◆ Data provided:
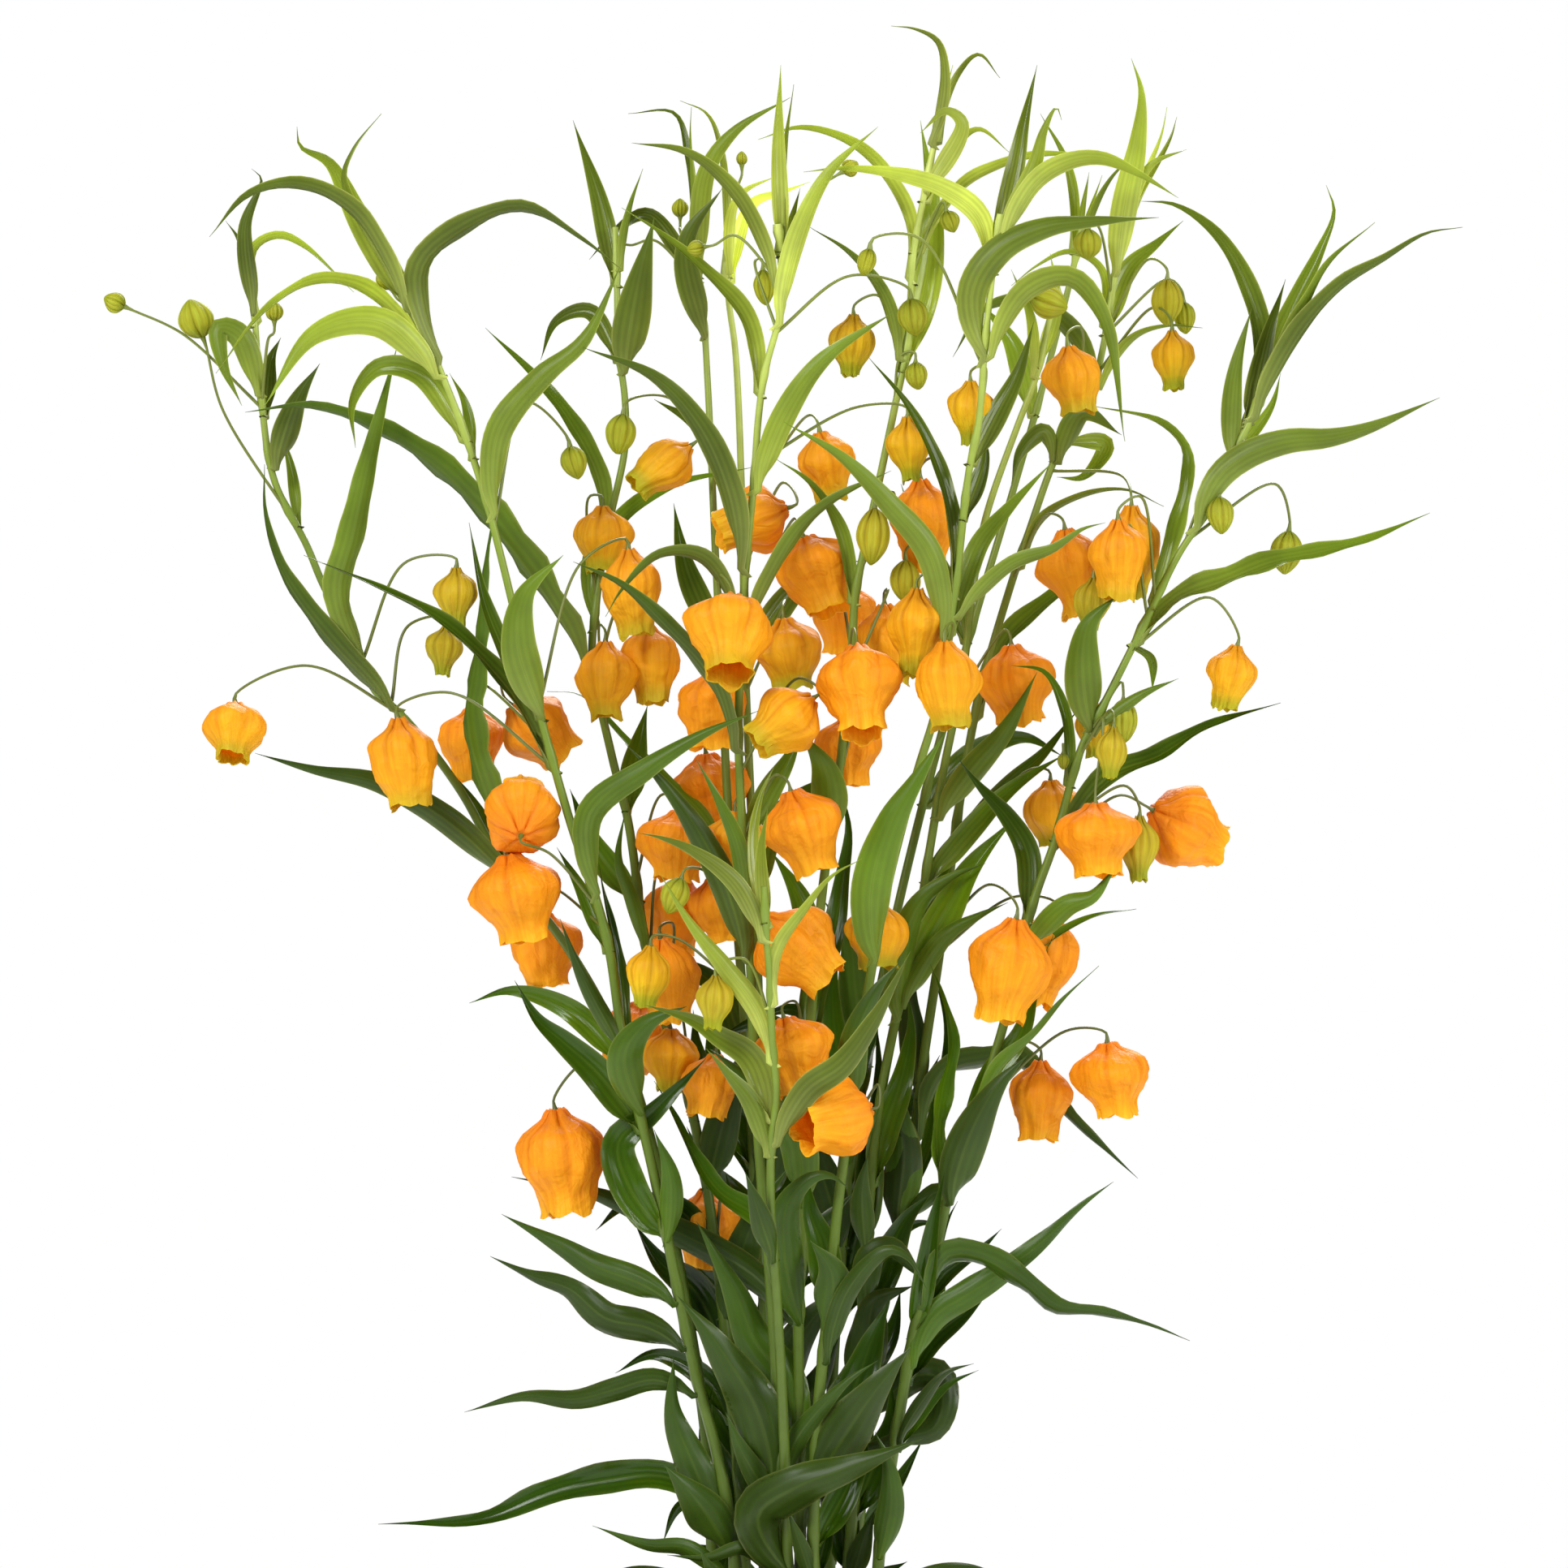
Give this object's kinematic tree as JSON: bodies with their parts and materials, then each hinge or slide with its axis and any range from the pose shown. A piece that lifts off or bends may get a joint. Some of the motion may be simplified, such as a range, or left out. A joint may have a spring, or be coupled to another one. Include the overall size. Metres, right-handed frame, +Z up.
{
  "type": "potted christmas bells plant",
  "caption": "Clay flower pot of leafy upright shoots that carry hanging orange lantern flowers, for a balcony, bed or table.",
  "frame": {"origin": "centre of the underside of the pot's foot, on the ground", "axes": "+Z up along the shoots, -Y towards the front of the plant, +X to its right as seen from the front"},
  "size_m": [0.4171, 0.1493, 0.6133],
  "materials": {
    "clay": "unglazed terracotta, matt",
    "potting_mix": null,
    "leaf": null,
    "petal": null
  },
  "bodies": {
    "root": {"bell_back_left_1": "petal", "bell_back_left_2": "petal", "bell_back_left_3": "petal", "bell_centre_1": "petal", "bell_centre_2": "petal", "bell_centre_3": "petal", "bell_centre_4": "petal", "bell_centre_left_1": "petal", "bell_centre_left_2": "petal", "bell_centre_left_3": "petal", "bell_centre_left_4": "petal", "bell_centre_right_1": "petal", "bell_centre_right_2": "petal", "bell_centre_right_3": "petal", "bell_centre_right_4": "petal", "bell_centre_right_5": "petal", "bell_far_left_1": "petal", "bell_far_left_2": "petal", "bell_far_right_1": "petal", "bell_far_right_2": "petal", "bell_far_right_3": "petal", "bell_far_right_4": "petal", "bell_far_right_5": "petal", "bell_left_1": "petal", "bell_left_2": "petal", "bell_left_3": "petal", "bell_left_4": "petal", "bell_left_5": "petal", "bell_left_6": "petal", "bell_left_7": "petal", "bell_left_back_1": "petal", "bell_left_back_2": "petal", "bell_left_back_3": "petal", "bell_left_back_4": "petal", "bell_left_back_5": "petal", "bell_left_back_6": "petal", "bell_left_back_7": "petal", "bell_right_1": "petal", "bell_right_2": "petal", "bell_right_3": "petal", "bell_right_4": "petal", "bell_right_front_1": "petal", "bell_right_front_2": "petal", "bell_right_front_3": "petal", "bell_right_mid_1": "petal", "pot": "clay", "shoot_back_left": "leaf", "shoot_back_right": "leaf", "shoot_centre": "leaf", "shoot_centre_left": "leaf", "shoot_centre_right": "leaf", "shoot_far_left": "leaf", "shoot_far_right": "leaf", "shoot_front": "leaf", "shoot_left": "leaf", "shoot_left_back": "leaf", "shoot_right": "leaf", "shoot_right_front": "leaf", "shoot_right_mid": "leaf", "soil": "potting_mix"}
  },
  "joints": []
}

◆ Short exercise: Check every line of the listing for the string "bodies" and report how many lines have it, as a number alone.

◆ Correct answer: 2